Navarre is Rioja’s next door neighbour. It has a history of making rosés from the Garnacha grape we spoke about last time. Problem for years was that there wasn’t all that much care and attention paid, they were a bit too alcoholic and often too oxidised.

What do I mean by that? Well, believe it or not, it is possible to have too much alcohol in the wine! I know, I was shocked when I found that out too! But all the components of the wine, the acidity, the body, the flavours, and the alcohol all jumble together in the glass to give you what I suppose you could call the real “taste” of the wine. If one of those is relatively higher than it should be, then it becomes obvious and what people in the wine world call “unbalanced”. With alcohol it gives a burning feeling at the back of the throat, which tends to take away from the enjoyment.
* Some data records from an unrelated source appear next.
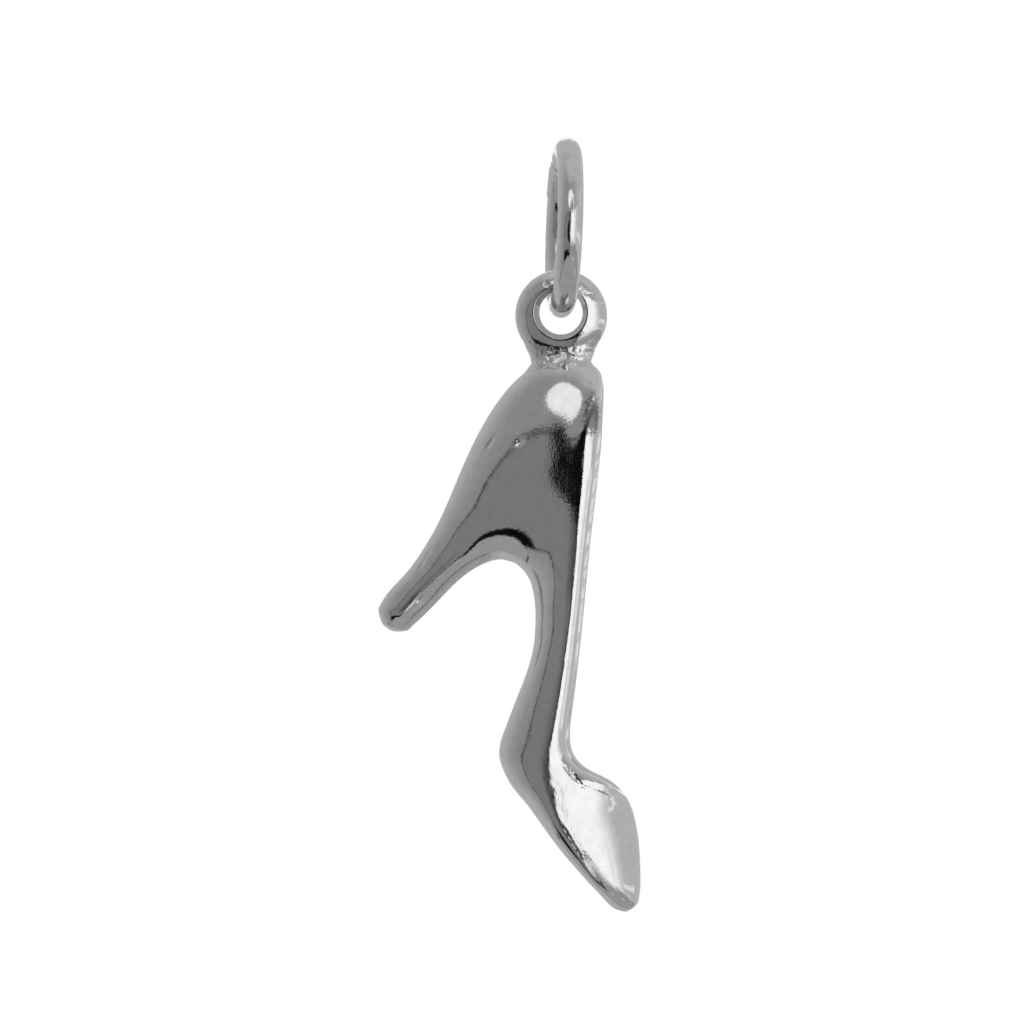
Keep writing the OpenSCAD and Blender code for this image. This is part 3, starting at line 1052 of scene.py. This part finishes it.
bm = bmesh.new()
bmesh.ops.create_circle(bm, segments=WIRE_POINTS, radius=wire_d / 2)
for v in bm.verts:
    v.co = start_way * (ring_r + v.co.x) + ring_axis * v.co.y
bmesh.ops.spin(
    bm, geom=bm.edges[:], cent=(0, 0, 0), axis=ring_axis,
    angle=2 * math.pi - seam_gap, steps=RING_STEPS, use_merge=False,
)
for v in bm.verts:
    flat = ring_turn.transposed() @ v.co
    angle = math.degrees(math.atan2(flat.y, -flat.z)) % 360
    gripped = soft_step((angle - GRIP_FROM) / 2) * soft_step((GRIP_TO - angle) / 3)
    near_end = soft_step((angle - END_FROM) / 4) * soft_step((END_TO - angle) / 4)
    flat.x *= 1 + GRIP_SPREAD * gripped - END_PINCH * near_end
    v.co = ring_turn @ flat
ends = [e for e in bm.edges if e.is_boundary]
bmesh.ops.holes_fill(bm, edges=ends, sides=WIRE_POINTS)
bmesh.ops.recalc_face_normals(bm, faces=bm.faces)
ring_piece = add_piece("jump_ring_wire", bm, "ring", "jump_ring")

# %% [markdown]
# ## The metal
#
# The pieces are silver, and all but the solder were polished on a wheel. A plain
# mirror would look like glass, because real polish is never perfect: the wheel
# leaves the surface gently wavy, the metal has a fine grain, and wear adds
# hairlines. These are far too small to model, so they go into the material as
# three layers of bump. Image textures could carry them, but a noise on Object
# coordinates has no seams, and it stays on the piece when the charm swings. First
# come three short helpers, one for each kind of node.

# %% Tools for the metal
MICRON = 0.001 * MM


def noise_at(tree, place, size, detail):
    """A noise whose lumps are about this size."""
    made = tree.nodes.new("ShaderNodeTexNoise")
    made.inputs["Scale"].default_value = 1 / size
    made.inputs["Detail"].default_value = detail
    tree.links.new(place, made.inputs["Vector"])
    return made.outputs["Fac"]


def spread(tree, value, low, high, to_low, to_high):
    """A value stretched from one range to another, and held within it."""
    made = tree.nodes.new("ShaderNodeMapRange")
    made.inputs["From Min"].default_value = low
    made.inputs["From Max"].default_value = high
    made.inputs["To Min"].default_value = to_low
    made.inputs["To Max"].default_value = to_high
    tree.links.new(value, made.inputs["Value"])
    return made.outputs["Result"]


def bump(tree, height, depth, before=None):
    """A layer of relief, laid over the layer before it."""
    made = tree.nodes.new("ShaderNodeBump")
    made.inputs["Strength"].default_value = 1
    made.inputs["Distance"].default_value = depth
    tree.links.new(height, made.inputs["Height"])
    if before:
        tree.links.new(before, made.inputs["Normal"])
    return made.outputs["Normal"]


print("a micron is", MICRON, "m")

# %% [markdown]
# ### Polished silver
#
# Silver sends back a little under four fifths of the light in this picture, nearly
# without a colour. The roughness is low and cloudy, as if breathed on, and the
# grey varies by a few hundredths, so that no large patch is dead even. The
# hairlines are a noise drawn out twenty times along the way that the wheel ran.

# %% Polished silver
PEEL_SIZE, CLOUD_SIZE, TINT_SIZE, HAIRLINE = 0.45 * MM, 0.6 * MM, 0.25 * MM, 0.035 * MM


def silver(name, grey, rough, grain, grain_depth, peel_depth, scratch_depth, scratch_way):
    """Polished silver with a fine grain, a wavy polish and hairline scratches."""
    made = bpy.data.materials.new(name)
    made.use_nodes = True
    tree = made.node_tree
    link = tree.links.new
    skin = tree.nodes["Principled BSDF"]
    skin.inputs["Metallic"].default_value = 1
    where = tree.nodes.new("ShaderNodeTexCoord").outputs["Object"]
    drawn = tree.nodes.new("ShaderNodeMapping")
    drawn.inputs["Rotation"].default_value = scratch_way
    drawn.inputs["Scale"].default_value = (1, 1, 0.05)
    link(where, drawn.inputs["Vector"])
    hairlines = noise_at(tree, drawn.outputs["Vector"], HAIRLINE, 1)

    normal = bump(tree, noise_at(tree, where, PEEL_SIZE, 2), peel_depth)
    normal = bump(tree, noise_at(tree, where, grain, 3), grain_depth, normal)
    normal = bump(tree, spread(tree, hairlines, 0.62, 0.7, 0, 1), scratch_depth, normal)
    link(normal, skin.inputs["Normal"])

    cloud = noise_at(tree, where, CLOUD_SIZE, 4)
    cloudy = spread(tree, cloud, 0.3, 0.7, rough * 0.7, rough * 1.5)
    link(cloudy, skin.inputs["Roughness"])
    tint = tree.nodes.new("ShaderNodeMix")
    tint.data_type = "RGBA"
    tint.inputs["A"].default_value = (grey * 0.95, grey * 0.945, grey * 0.95, 1)
    tint.inputs["B"].default_value = (grey * 1.03, grey * 1.025, grey * 1.03, 1)
    patches = spread(tree, noise_at(tree, where, TINT_SIZE, 5), 0.35, 0.65, 0, 1)
    link(patches, tint.inputs["Factor"])
    link(tint.outputs["Result"], skin.inputs["Base Color"])
    return made


# %% The metal of each piece
WHEEL_TILT = (0, math.radians(-25), 0)
metals = {
    shoe: silver(
        "cast_silver", grey=0.79, rough=0.07, grain=0.07 * MM, grain_depth=1.6 * MICRON,
        peel_depth=2 * MICRON, scratch_depth=0.25 * MICRON, scratch_way=WHEEL_TILT,
    ),
    eye: silver(
        "eye_silver", grey=0.79, rough=0.08, grain=0.09 * MM, grain_depth=1.8 * MICRON,
        peel_depth=3 * MICRON, scratch_depth=0.3 * MICRON, scratch_way=WHEEL_TILT,
    ),
    solder: silver(
        "solder_silver", grey=0.78, rough=0.13, grain=0.07 * MM, grain_depth=8 * MICRON,
        peel_depth=8 * MICRON, scratch_depth=0, scratch_way=WHEEL_TILT,
    ),
    ring_piece: silver(
        "wire_silver", grey=0.78, rough=0.1, grain=0.1 * MM, grain_depth=2 * MICRON,
        peel_depth=3 * MICRON, scratch_depth=0.5 * MICRON, scratch_way=(0, 0, 0),
    ),
}
for piece, metal in metals.items():
    piece.data.materials.append(metal)
print("metals:", [metal.name for metal in metals.values()])

# %% [markdown]
# ### A painted dark reflection on the counter
#
# At the counter's right shoulder the metal shows a dark reflection over about a
# millimetre. A near card could darken it by reflection, but the eye and the ring
# would show that card as well. So the dark reflection is painted into the shoe's
# metal: an oval with an edge broken up by a noise, inside which the silver's colour
# is painted darker and its roughness is raised.

# %% A painted dark reflection on the counter
# The colour of the painted dark reflection, and the roughness added inside it
PAINTED_REFLECTION_COLOUR = (0.22, 0.215, 0.21, 1)
SPOT_ROUGHER = 0.16
SPOT_GRAIN = 0.08 * MM


def add_painted_dark_reflection(metal, centre, half_size):
    """A painted dark reflection on a metal, rougher too, its edge broken up by a noise."""
    tree = metal.node_tree
    link = tree.links.new
    skin = tree.nodes["Principled BSDF"]
    bright = skin.inputs["Base Color"].links[0].from_socket
    cloudy = skin.inputs["Roughness"].links[0].from_socket
    where = tree.nodes["Texture Coordinate"].outputs["Object"]
    near = tree.nodes.new("ShaderNodeMapping")
    near.inputs["Scale"].default_value = [1 / s for s in half_size]
    near.inputs["Location"].default_value = [-m / s for m, s in zip(centre, half_size)]
    link(where, near.inputs["Vector"])
    away = tree.nodes.new("ShaderNodeVectorMath")
    away.operation = "LENGTH"
    link(near.outputs["Vector"], away.inputs[0])

    ragged = tree.nodes.new("ShaderNodeMath")
    ragged.operation = "ADD"
    broken = spread(tree, noise_at(tree, where, SPOT_GRAIN, 3), 0.3, 0.7, -0.35, 0.35)
    link(away.outputs["Value"], ragged.inputs[0])
    link(broken, ragged.inputs[1])
    share = spread(tree, ragged.outputs["Value"], 0.7, 1.1, 1, 0)

    # The painted dark reflection, mixed into the silver's colour
    dark = tree.nodes.new("ShaderNodeMix")
    dark.data_type = "RGBA"
    dark.inputs["B"].default_value = PAINTED_REFLECTION_COLOUR
    link(share, dark.inputs["Factor"])
    link(bright, dark.inputs["A"])
    link(dark.outputs["Result"], skin.inputs["Base Color"])
    dull = tree.nodes.new("ShaderNodeMath")
    dull.operation = "MULTIPLY_ADD"
    dull.inputs[1].default_value = SPOT_ROUGHER
    link(share, dull.inputs[0])
    link(cloudy, dull.inputs[2])
    link(dull.outputs["Value"], skin.inputs["Roughness"])


spot_size = (9 * PIXEL, 1.5 * MM, 20 * PIXEL)
# Paints the dark reflection onto the shoe's counter
add_painted_dark_reflection(metals[shoe], at_pixel(592, 417, 0.9 * MM), spot_size)
print("the spot is", round(2 * spot_size[2] / MM, 2), "mm tall")

# %% [markdown]
# ## The floor
#
# The charm hangs in the air in front of a plain pale surface. A floor well below it
# catches its soft shadow when the camera looks down. It is matt and pale, lit by
# the white world, and hidden from the metal, which sees the low cards instead.

# %% The floor
FLOOR_R, FLOOR_DROP = 110 * MM, 26 * MM

bm = bmesh.new()
bmesh.ops.create_circle(bm, cap_ends=True, segments=128, radius=FLOOR_R)
for v in bm.verts:
    v.co.z = cad_low.z - FLOOR_DROP
floor = new_object("floor", bm)
pale = bpy.data.materials.new("pale_floor")
pale.use_nodes = True
paint = pale.node_tree.nodes["Principled BSDF"]
paint.inputs["Base Color"].default_value = (0.86, 0.86, 0.86, 1)
paint.inputs["Roughness"].default_value = 0.9
floor.data.materials.append(pale)
floor.visible_glossy = False
print("the floor lies", round(FLOOR_DROP / MM), "mm below the toe")

# %% [markdown]
# ## The sizes, and the end
#
# A finer piece must still be the size of its solid, so the CAD's box is printed here.

# %% The sizes, and the end
print("cad   ", [round(v / MM, 3) for v in (*cad_low, *cad_high)])
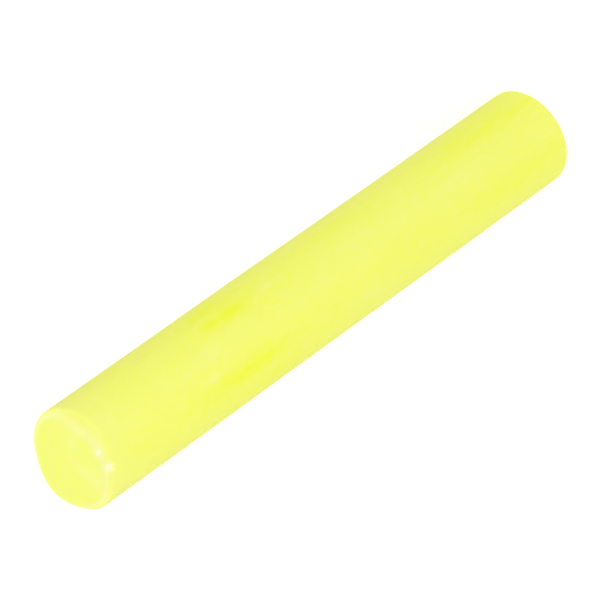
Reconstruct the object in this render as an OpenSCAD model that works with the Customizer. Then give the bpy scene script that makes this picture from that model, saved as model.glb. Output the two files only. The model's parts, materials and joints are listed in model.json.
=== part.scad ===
// Chalk stick, moulded in one piece. It stands on its square end, with its axis along +Z.
// The other end is slightly slanted, rounded over at the rim, and worn where it was used.
// Millimetres and degrees. Headings are measured from +X towards +Y.

/* [Stick] */
// Length along the axis, from the standing end to the middle of the worn end
stick_l = 80; // [50:1:120]
// Diameter of the barrel
stick_d = 12; // [9:0.5:25]

/* [Standing end] */
// Radius of the rounded rim that the stick stands inside
base_rim_r = 0.4; // [0.2:0.1:2]

/* [Worn end] */
// Radius of the rounded rim
top_rim_r = 1.4; // [0.8:0.1:3]
// Slant of the end face away from square
top_slant = 4.2; // [0:0.2:8]
// Heading of the side where the end face is highest
top_slant_heading = 160; // [0:5:355]

/* [Worn flat on the rim] */
// How deep the flat is worn into the rounded rim
flat_depth = 0.25; // [0.05:0.05:0.5]
// Heading of the middle of the flat
flat_heading = 305; // [0:5:355]
// How far the flat leans over from the end face
flat_lean = 40; // [30:1:60]

/* [Chips in the rim] */
// Radius of the hollow that each chip leaves
chip_r = 0.7; // [0.5:0.1:2]
// How deep the larger chip goes
chip_depth = 0.2; // [0.05:0.01:0.5]
// Heading of the larger chip
chip_heading = 240; // [0:1:359]
// How far down the rim's rounding the larger chip lies
chip_lean = 56; // [30:1:70]
// How deep the smaller chip goes
small_chip_depth = 0.12; // [0.05:0.01:0.5]
// Heading of the smaller chip
small_chip_heading = 260; // [0:1:359]
// How far down the rim's rounding the smaller chip lies
small_chip_lean = 31; // [30:1:70]

/* [Hidden] */
$fn = 96;
chalk_yellow = [0.95, 0.98, 0.42];
barrel_r = stick_d / 2;
// The rounding turns through this angle from the end face, and meets the barrel in a faint edge
rim_sweep = 76;
// Radius of the circle that the centre of the rounding runs along
rim_path_r = barrel_r - top_rim_r * sin(rim_sweep);
// The flare below the rounding starts this far under its surface
flare_sink = 0.02;
// Reach of the shaping solids past the stick, so that no two faces coincide
spare = 4;
cap_l = stick_l + stick_d;
flat_w = 2 * stick_d;

// The moulded rod, with its rounded standing end, left long at the top
module rod() {
    rotate_extrude() {
        translate([0, base_rim_r])
            square([barrel_r, stick_l + spare - base_rim_r]);
        square([barrel_r - base_rim_r, stick_l]);
        translate([barrel_r - base_rim_r, base_rim_r])
            circle(r = base_rim_r);
    }
}

// Places its children in the end face's own frame: the face is at z = 0, and high is along +X
module on_worn_end() {
    translate([0, 0, stick_l])
        rotate([0, 0, top_slant_heading])
            rotate([0, -top_slant, 0])
                children();
}

// Places its children at a heading on the rim's rounding, with +Z out of its surface
module on_rim(heading, lean) {
    on_worn_end()
        rotate([0, 0, heading - top_slant_heading])
            translate([rim_path_r, 0, -top_rim_r])
                rotate([0, lean, 0])
                    translate([0, 0, top_rim_r])
                        children();
}

// What lies below the slanted face and inside its rounding; below that it flares clear of the rod
module rounded_end() {
    start_r = top_rim_r - flare_sink;
    start = [rim_path_r + start_r * sin(rim_sweep), -top_rim_r + start_r * cos(rim_sweep)];
    foot = [start.x + cap_l / tan(rim_sweep), start.y - cap_l];
    rotate_extrude() {
        translate([0, -2 * top_rim_r])
            square([rim_path_r, 2 * top_rim_r]);
        translate([rim_path_r, -top_rim_r])
            circle(r = top_rim_r);
        polygon([[0, foot.y], foot, start, [0, -top_rim_r]]);
    }
}

// The slab that a long rub has taken off the rim
module worn_flat() {
    on_rim(flat_heading, flat_lean)
        translate([-flat_w / 2, -flat_w / 2, -flat_depth])
            cube([flat_w, flat_w, spare]);
}

// A shallow round hollow, as a knock leaves
module chip(heading, lean, depth) {
    on_rim(heading, lean)
        translate([0, 0, chip_r - depth])
            sphere(r = chip_r);
}

module chalk_stick() {
    color(chalk_yellow)
        difference() {
            intersection() {
                rod();
                on_worn_end()
                    rounded_end();
            }
            worn_flat();
            chip(chip_heading, chip_lean, chip_depth);
            chip(small_chip_heading, small_chip_lean, small_chip_depth);
        }
}

chalk_stick();
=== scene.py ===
"""The finish of a yellow chalk stick that stands on its square end, with its worn end up.

The stick is one surface: a profile carried around the axis, with the wear of its rim cut into it.
Lengths are in metres and angles in degrees unless a name says otherwise. Headings turn from +X
towards +Y, and heights run up the stick from the end that it stands on."""

import json
import math

import bpy
import numpy as np
from mathutils import Matrix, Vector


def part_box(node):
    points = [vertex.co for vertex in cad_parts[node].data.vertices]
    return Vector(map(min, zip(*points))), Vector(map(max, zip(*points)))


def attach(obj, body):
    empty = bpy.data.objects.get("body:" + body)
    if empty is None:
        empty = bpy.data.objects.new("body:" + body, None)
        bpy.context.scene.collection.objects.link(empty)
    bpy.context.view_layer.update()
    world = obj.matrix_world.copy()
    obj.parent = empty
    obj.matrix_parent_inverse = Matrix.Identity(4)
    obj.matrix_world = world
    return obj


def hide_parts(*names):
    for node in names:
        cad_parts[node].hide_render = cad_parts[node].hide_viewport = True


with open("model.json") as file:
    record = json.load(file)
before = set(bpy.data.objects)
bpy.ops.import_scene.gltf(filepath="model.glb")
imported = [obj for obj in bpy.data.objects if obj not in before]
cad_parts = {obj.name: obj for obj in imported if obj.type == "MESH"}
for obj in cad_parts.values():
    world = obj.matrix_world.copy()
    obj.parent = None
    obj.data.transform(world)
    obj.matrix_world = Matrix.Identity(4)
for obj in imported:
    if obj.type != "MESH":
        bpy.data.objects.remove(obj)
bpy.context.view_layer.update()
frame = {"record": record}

MM = 0.001
UP = np.array((0, 0, 1.0))
NODE = "chalk_stick"

# The stick, as the frame gives it
barrel = next(m for m in frame["record"]["mounts"] if m["name"] == "barrel")
BARREL_R = barrel["dims"]["r_mm"] * MM
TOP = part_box(NODE)[1].z

# The end that it stands on: the rounding of its rim, and the tilt of the normal that bounds it
BASE_RIM_R = 0.4 * MM
BASE_TILT = -45

# The worn end: how far its face slants and towards which heading it rises. The slant fades out
# down the barrel by this power of the height
SLANT = 4.2
SLANT_HEADING = 160
SLANT_FADE = 3

# The rounding of the worn rim: how far it sweeps, and its radius
RIM_SWEEP = 76
RIM_R = 1.3 * MM
RIM_WEAR = [
    # heading, half width, change in the radius of the rounding there
    (284, 42, 0.5 * MM),
    (214, 24, -0.45 * MM),
    (350, 22, -0.2 * MM),
    (60, 24, 0.4 * MM),
    (105, 16, -0.2 * MM),
    (148, 20, 0.3 * MM),
]

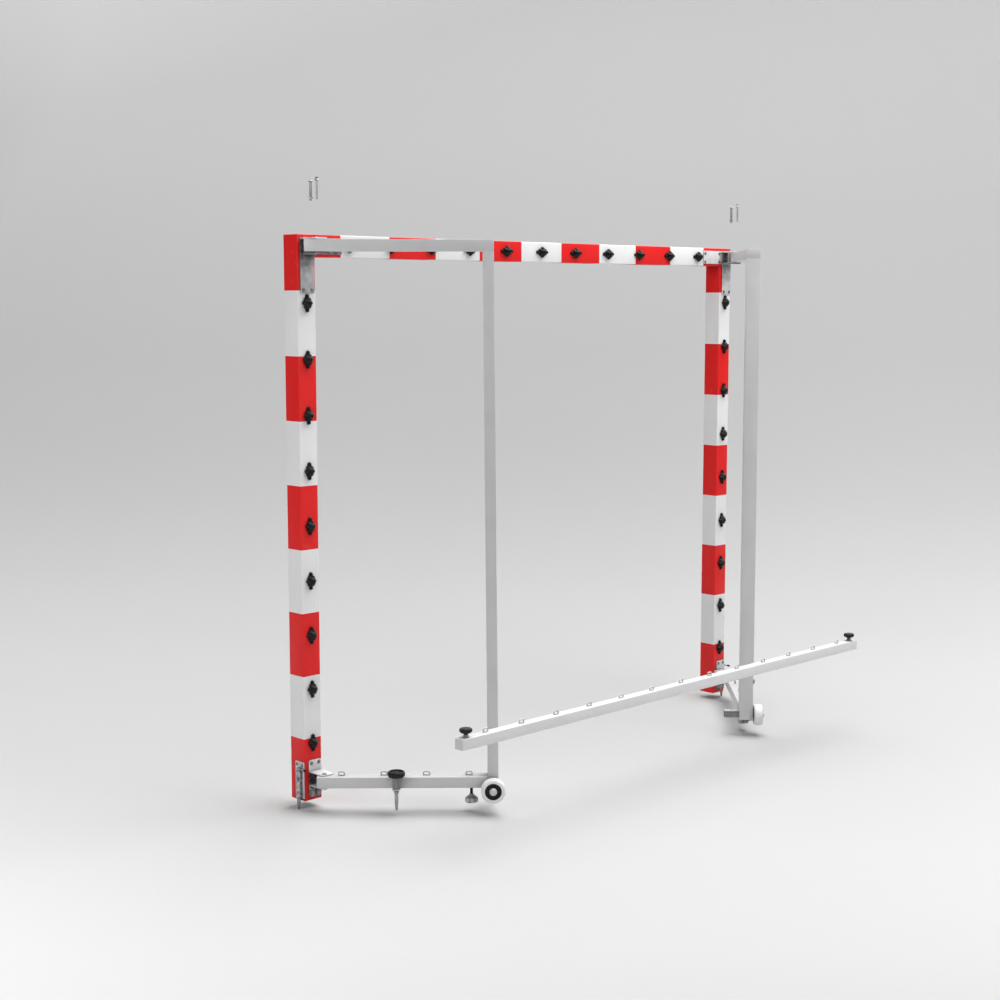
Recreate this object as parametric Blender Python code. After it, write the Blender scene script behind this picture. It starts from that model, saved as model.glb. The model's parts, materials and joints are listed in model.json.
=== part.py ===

Wines become too oxidized mostly due to lack of care in the production. The wine has plenty of components that will react with oxygen and give rather funky tastes. If you think about what happens when you leave a glass of wine on the table over night, you come back in the morning and what does it smell like? Vinegarish, right? Well that can happen to the wine at any time in its life after (and even during) fermentation. Usually wine makers use techniques like airtight tanks, pumping over nitrogen gas, and sulphur treatments to stop the oxygen attacking the freshness. But those techniques weren’t always available. So in a place like Navarre you had oxidised wines with too much alcohol. Drinkable, but not exactly outstanding.
So what they did was turn and look at Rioja (arguably Spain’s first major red wine global success) and thought “we could do that?!” Tempranillo was the new grape of choice, and Rioja style blends were all the rage. With all the move towards red wine production, general production techniques got better and better, and that spread to all styles of wine from the area. Including the historically average Garnacha based rosè.
Now I’ve got nothing against reds from Navarre, but given they try to copy the Rioja style, then you might as well just drink Rioja. I’m sure someone will tell me that’s bollocks, and I’m more than up for having that opinion changed. But for me, when I think of Navarre, I think the improved rosé, and I love it!

So there we were. 8 lads on my stag do, and the first drinks of the day were ordered in. 7 beers and a rosé. I didn’t care, they were great. Earlier harvesting has meant Garnacha used for rosé keeps its acidity and doesn’t have as much time to develop the sugars. So the freshness is there, and the alcohol is back to manageable levels. So what you get now is fresh, fruity (red fruit), and well balanced wines.
If you like your rosés, you’ve got to give Navarre a go.